6.10.2008

43

¨¨


Her gün bir şeyler oluyor, kimileri ölümlerden dönüyor, kimileri ölüyor, kimileri de devam ediyor, güzel olanı, geçebiliyor olmaları, ne varsa şu yer yüzünde, üzerinde, altında hatta arkasında, geçiyor, geçip, gidiyor. Değmeyeceğini anlayana kadar, fersah fersah katlıyor kendisini senden en uzağa, mancınığın ucunda asua nın yaşadıkları, hooop karşı ülke surlarına çarpıyor. Ay biraz da onlar uğraşsın bana ne ya, diyorum.


Biraz evvel sıkılganlıktan aforizmalar çıkardım, dün konuşmaya dalmış olmalıyım ki, ne konuştuk sırasını karıştırdım. Hahah bu ne cüret, pis asua kafası, bu nasıl cüret ki, ne biçim kelime cüret; söylenirken bende bir r bolluğu, yazarken malzemeden çalıyorum gibi. Sevmiyorum Türkçe'mizde ki bu tarz kelimeleri, çıkarayım hemen, hahah bu ne cüret der TDK bu ne cüret asua hn, kimsin sen?

Şimdi yaşadığın ne varsa anlat bana istiyorum, gördüğün en güzel yerlerden falan bahset, olmadı; filmlerde ki saçmalıkları anlat, olmamışın bütün halleri gözümün önünde, parmaklarımın uçları ayrı, ayrı gözler, salayım üzerine, görsünler, gören uçlarıyla parmaklarım seni. Okuduğun kitaplardan bahset, o adamlar yazsa da sen kendi okuduklarından kendin olanlarından bahset, kadınlar bu kadar iyi kitap yazamıyor dedirtiyor bu adamlar bana, ama haklılar, salak kadınlar.


Mütevazi mucizeler birikiyor, sepetime atıyorum, sevdiklerime vermek için, demliyorum. Kokusu geliyor.
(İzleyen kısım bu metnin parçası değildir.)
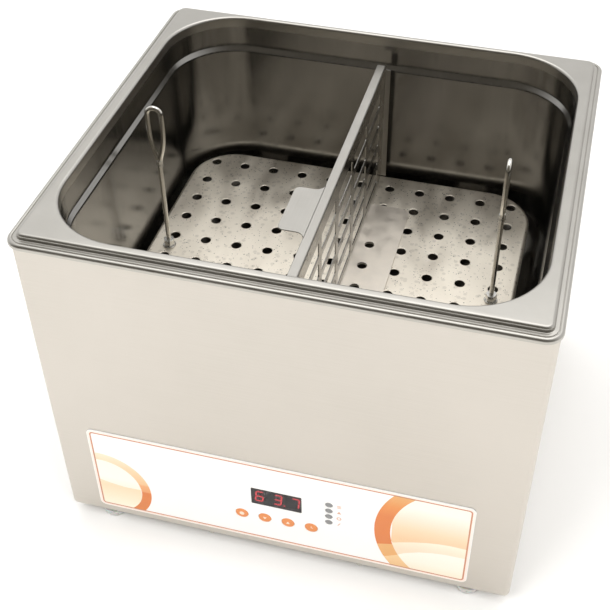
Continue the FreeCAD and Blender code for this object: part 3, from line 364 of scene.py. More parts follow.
outside = [wrap_row(0, case_high.z - 0.2 * MM)]
for turn in quarter(6):
    outside.append(wrap_row(FOLD_ROUND * (1 - math.cos(turn)),
                            case_low.z + FOLD_ROUND * (1 - math.sin(turn)) * MM))
outside.append(wrap_row(UNDER_FOLD, case_low.z))
inside_rows = [wrap_row(UNDER_FOLD, case_low.z + SHEET_GAUGE * MM)]
for turn in reversed(quarter(6)):
    inner_round = FOLD_ROUND - SHEET_GAUGE
    inside_rows.append(wrap_row(SHEET_GAUGE + inner_round * (1 - math.cos(turn)),
                                case_low.z + (SHEET_GAUGE + inner_round * (1 - math.sin(turn))) * MM))
inside_rows += [wrap_row(SHEET_GAUGE, case_high.z - 0.2 * MM), wrap_row(0.8, case_high.z),
                wrap_row(0.2, case_high.z), outside[0]]
case_rows = outside + inside_rows
count = len(case_rows[0])
case_points = [point for row in case_rows for point in row]
case_faces = [(i * count + k, i * count + k + 1, (i + 1) * count + k + 1, (i + 1) * count + k)
              for i in range(len(case_rows) - 1) for k in range(count - 1)]
ring = len(case_rows) - 1
case_faces += [tuple(i * count for i in range(ring)), tuple(i * count + count - 1 for i in range(ring))]
outer_case = mesh_piece("outer_case_skin", case_points, case_faces)


def turned(name, place, axis, radius, length, steps=40):
    """A plain round cutter or core along an axis, centred at place."""
    shape = bmesh.new()
    bmesh.ops.create_cone(shape, cap_ends=True, segments=steps, radius1=radius, radius2=radius,
                          depth=length)
    shape.transform(Matrix.Translation(place) @
                    Vector(axis).to_track_quat("Z", "Y").to_matrix().to_4x4())
    return mesh_of(name, shape)


def block(name, place, sizes):
    """A plain box cutter, centred at place."""
    shape = bmesh.new()
    bmesh.ops.create_cube(shape, size=1)
    shape.transform(Matrix.Translation(place) @ Matrix.Diagonal((*sizes, 1)))
    return mesh_of(name, shape)


def frozen(piece):
    """Turn a piece's live modifiers into plain mesh."""
    graph = bpy.context.evaluated_depsgraph_get()
    mesh = bpy.data.meshes.new_from_object(piece.evaluated_get(graph))
    piece.modifiers.clear()
    piece.data = mesh
    return piece


def cut_away(piece, cutter_meshes):
    """Cut each mesh out of a piece, one exact difference after another."""
    for mesh in cutter_meshes:
        cutter = placed("cutter", mesh)
        cutting = piece.modifiers.new("cut", "BOOLEAN")
        cutting.object = cutter
        cutting.solver = "EXACT"
        frozen(piece)
        bpy.data.objects.remove(cutter)
    return creased(piece)


def middle_of(node):
    """The middle of a node's box."""
    low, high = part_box(node)
    return (low + high) / 2


KEYS = ("set_key", "down_key", "up_key", "timer_key")
front = case_low.y
KEY_HOLE, CUT_DEEP, WINDOW_MARGIN = 5.5 * MM, 12 * MM, 1.8 * MM
cutters = []
for key in KEYS:
    middle = middle_of(key)
    cutters.append(turned(key + "_hole", (middle.x, front, middle.z), (0, 1, 0), KEY_HOLE, CUT_DEEP))
window_low, window_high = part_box("display_window")
middle = middle_of("display_window")
cutters.append(block("window_hole", (middle.x, front, middle.z),
                     (window_high.x - window_low.x - WINDOW_MARGIN, CUT_DEEP,
                      window_high.z - window_low.z - WINDOW_MARGIN)))
cut_away(outer_case, cutters)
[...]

Hımmm. Şa'ane.


Hiç bu çatıdan çıkmak istemediğimi fark ediyorum...


“çatı” Asua nın kendisini güvende hissettiği yüksekçe bir tepede kurulmuş şato.

“Asua” zedeleyici şeyleri atlatıp, tortusunu kazımaya çalışan insan evladı şaheser bir mucize

“...” içine mihraklanmış aşkım.


Oh negzel hepimiz ve ben tüm sevdiklerimle çatımdaki şatomdayım, hepsini korumak istiyorum.